Baba’s Heart Waffles
Our most requested recipe on social media is finally here!
This family-favourite recipe has been passed down for generations. Our Baba made these waffles every week, and they’ve always been a hit with everyone who tries them.
Over the years, I’ve adapted the traditional recipe to reduce processed sugar and add extra protein, making it a treat I feel great about giving my kids. And yes—they’re Baba-approved!
These waffles are perfect for a lunchbox snack, party treat, or a quick protein boost after school.
Featured lunchbox: Sparkle Teal Mini Lunchbox
Ingredients
- 2 cups self-raising flour
- 1/3 cup vanilla protein powder
- 1/3 cup monk fruit sweetener
- 4 eggs
- 1 cup milk
- 1 tsp vanilla essence
- 1 pinch of salt
- 1 pinch of salt
Method
- In a bowl, whisk together all the dry ingredients.
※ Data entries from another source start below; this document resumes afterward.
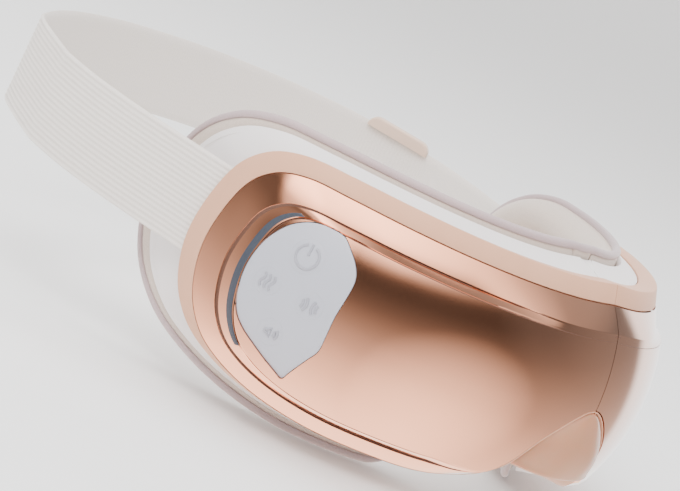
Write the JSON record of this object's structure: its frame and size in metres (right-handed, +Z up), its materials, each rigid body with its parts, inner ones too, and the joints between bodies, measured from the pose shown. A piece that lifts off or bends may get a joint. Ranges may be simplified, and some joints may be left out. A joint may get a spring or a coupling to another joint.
{
  "type": "eye massager",
  "caption": "Foldable wrap-around eye massager with padded face side, control panel, nose piece and elastic head strap.",
  "frame": {"origin": "on the fold axis at the middle of the mask, at half the height of the front covers, where the face side is held", "axes": "+X to the wearer's left, +Y from the front covers to the back of the head, +Z up along the fold axis"},
  "size_m": [0.2236, 0.2265, 0.0886],
  "materials": {
    "cover_metallic": "rose gold metallic lacquer, smooth and glossy",
    "frame_peach": "fine matte moulded plastic",
    "housing_white": "fine matte moulded plastic",
    "pad_leather": "soft protein leather with fine grain",
    "piping_leather": "smooth leather piping",
    "lining_fabric": "fine knitted lining",
    "airbag_film": "thin welded film",
    "heater_film": "flexible heating film",
    "nose_silicone": "translucent soft silicone",
    "panel_grey": "satin moulded plastic",
    "light_strip": "smoked light guide",
    "steel": "bright steel",
    "board_green": "circuit board",
    "dark_plastic": "dark moulded plastic",
    "battery_foil": "foil pouch",
    "hose_clear": "soft hose",
    "cable_black": "flexible cable",
    "strap_elastic": "ribbed elastic webbing",
    "slider_peach": "satin moulded plastic",
    "brass_weight": "plain turned brass"
  },
  "bodies": {
    "right_half": {"front_cover_right": "cover_metallic", "mid_frame_right": "frame_peach", "inner_shell_right": "housing_white", "face_pad_right": "pad_leather", "piping_right": "piping_leather", "pad_lining_right": "lining_fabric", "airbag_right": "airbag_film", "heating_film_right": "heater_film", "bridge_pad": "pad_leather", "nose_piece": "nose_silicone", "hinge_leaf_right": "housing_white", "hinge_pin": "steel", "control_panel": "panel_grey", "key_board": "board_green", "key_switches": "dark_plastic", "light_guide": "light_strip", "main_board": "board_green", "battery": "battery_foil", "usb_socket": "steel", "speaker": "dark_plastic", "vibration_motor_right": "steel", "air_hose_right": "hose_clear", "hinge_cable": "cable_black", "strap_bar_right": "steel", "strap": "strap_elastic", "hinge_screws_right": "steel", "shell_screws_right": "steel"},
    "left_half": {"front_cover_left": "cover_metallic", "mid_frame_left": "frame_peach", "inner_shell_left": "housing_white", "face_pad_left": "pad_leather", "piping_left": "piping_leather", "pad_lining_left": "lining_fabric", "airbag_left": "airbag_film", "heating_film_left": "heater_film", "hinge_leaf_left": "housing_white", "vibration_motor_left": "steel", "pump_motor": "steel", "pump_head": "housing_white", "valve_body": "steel", "air_hose_left": "hose_clear", "strap_bar_left": "steel", "hinge_screws_left": "steel", "shell_screws_left": "steel"},
    "power_button": {"power_key": "panel_grey"},
    "heat_button": {"heat_key": "panel_grey"},
    "massage_button": {"massage_key": "panel_grey"},
    "sound_button": {"sound_key": "panel_grey"},
    "right_vibration_rotor": {"vibration_weight_right": "brass_weight"},
    "left_vibration_rotor": {"vibration_weight_left": "brass_weight"},
    "pump_rotor": {"pump_cam": "slider_peach"},
    "valve_core": {"valve_plunger": "dark_plastic"},
    "slider": {"strap_slider": "slider_peach"}
  },
  "joints": [
    {"name": "fold", "type": "hinge", "parent": "right_half", "child": "left_half", "pos_m": [0, 0, 0], "axis": [0, 0, 1], "range_deg": [0, 70], "deforming": ["strap", "nose_piece", "bridge_pad", "hinge_cable", "air_hose_right"]},
    {"name": "power_press", "type": "slide", "parent": "right_half", "child": "power_button", "axis": [0.9324, 0.3615, 0], "range_m": [0, 0.0004], "stiffness_N_per_m": 1200, "springref_m": -0.0004},
    {"name": "heat_press", "type": "slide", "parent": "right_half", "child": "heat_button", "axis": [0.9324, 0.3615, 0], "range_m": [0, 0.0004], "stiffness_N_per_m": 1200, "springref_m": -0.0004},
    {"name": "massage_press", "type": "slide", "parent": "right_half", "child": "massage_button", "axis": [0.9324, 0.3615, 0], "range_m": [0, 0.0004], "stiffness_N_per_m": 1200, "springref_m": -0.0004},
    {"name": "sound_press", "type": "slide", "parent": "right_half", "child": "sound_button", "axis": [0.9324, 0.3615, 0], "range_m": [0, 0.0004], "stiffness_N_per_m": 1200, "springref_m": -0.0004},
    {"name": "right_vibration_spin", "type": "hinge", "parent": "right_half", "child": "right_vibration_rotor", "pos_m": [-0.07564, 0.03694, 0.009], "axis": [0, 0, 1], "continuous": true},
    {"name": "left_vibration_spin", "type": "hinge", "parent": "left_half", "child": "left_vibration_rotor", "pos_m": [0.07564, 0.03694, 0.009], "axis": [0, 0, 1], "continuous": true},
    {"name": "pump_spin", "type": "hinge", "parent": "left_half", "child": "pump_rotor", "pos_m": [0.05472, 0.01466, -0.016], "axis": [0, 0, 1], "continuous": true},
    {"name": "valve_stroke", "type": "slide", "parent": "left_half", "child": "valve_core", "axis": [0, 0, -1], "range_m": [0, 0.001], "stiffness_N_per_m": 300, "springref_m": -0.0005},
    {"name": "slider_travel", "type": "slide", "parent": "left_half", "child": "slider", "axis": [-0.4826, 0.8728, 0.0723], "range_m": [-0.008, 0.008], "deforming": ["strap"]}
  ]
}
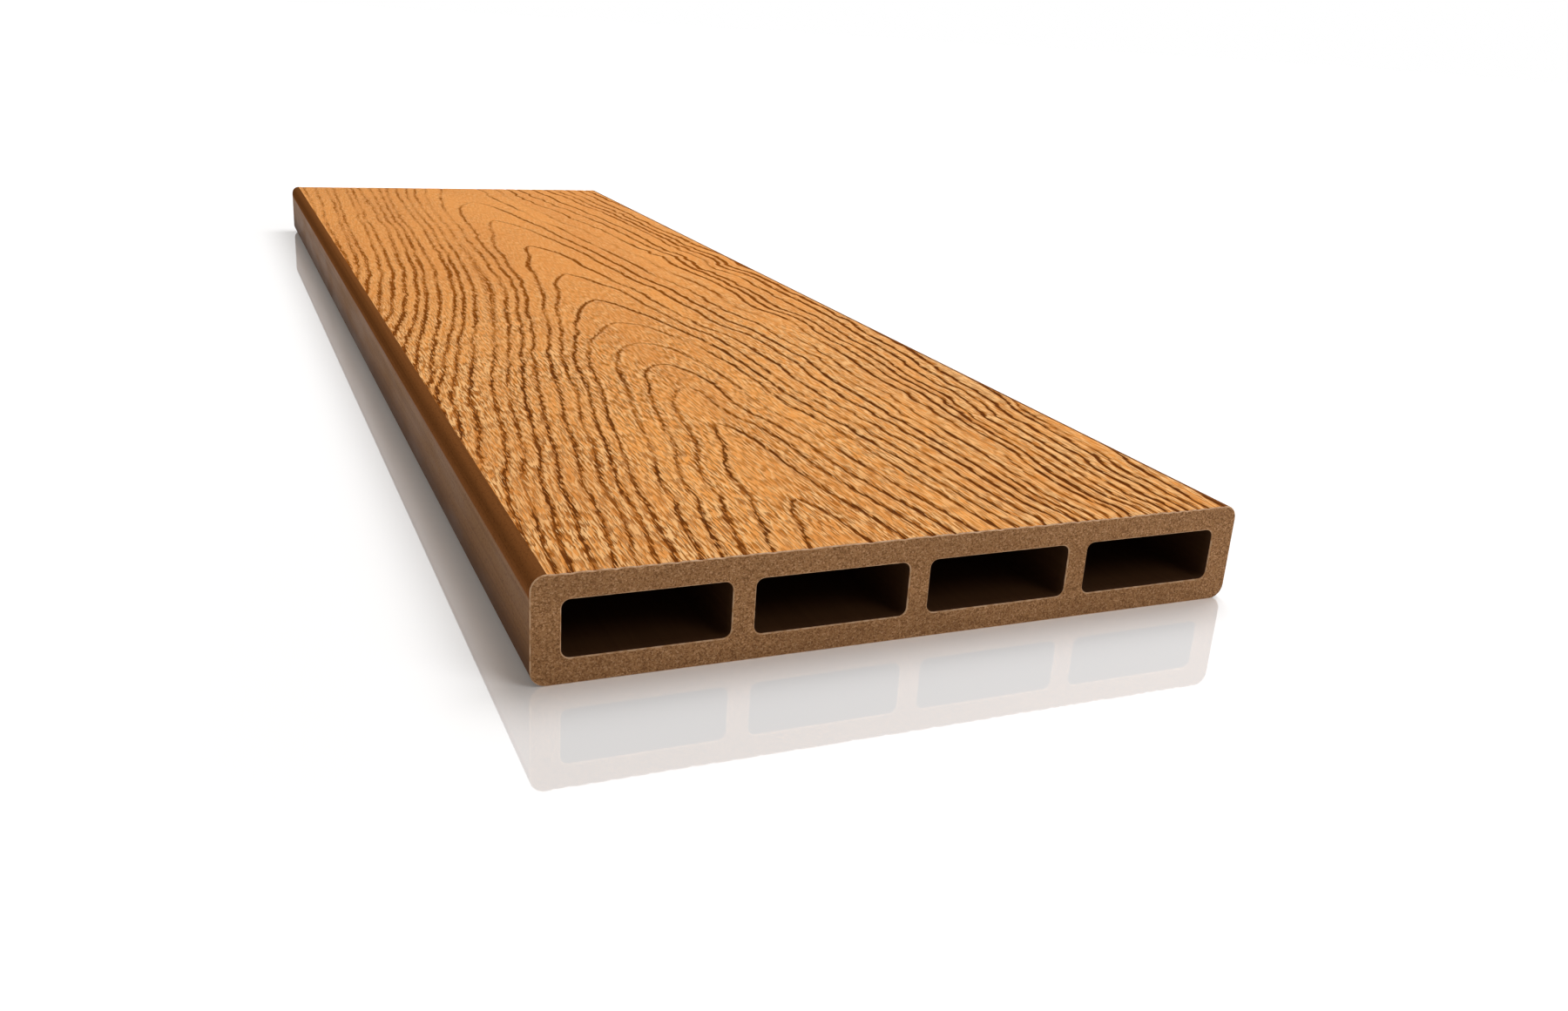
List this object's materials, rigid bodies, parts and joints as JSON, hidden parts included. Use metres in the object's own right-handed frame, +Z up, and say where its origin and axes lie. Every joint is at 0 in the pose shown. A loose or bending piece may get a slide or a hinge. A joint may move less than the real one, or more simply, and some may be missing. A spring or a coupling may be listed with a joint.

In a separate bowl, beat the eggs, milk, and vanilla essence.
- Gradually combine the wet ingredients with the dry ingredients, stirring until just combined. (Avoid over-mixing to keep the waffles light and fluffy!)
- Heat your waffle maker and lightly grease if needed. Pour about 1/3 cup of batter into the waffle maker at a time.
- Cook according to your preferred crispiness and your waffle maker’s settings.
- Let them cool, then store in an airtight container for up to 7 days.
Tips:
To make this recipe gluten-free, swap self-raising flour for almond flour and add 1 tsp of baking powder.
Adding protein powder boosts the protein content. You can swap for unflavoured or chocolate protein powder for a delicious chocolate waffle variation.
Your waffles will be soft and fluffy straight out of the waffle maker but will firm up slightly as they cool.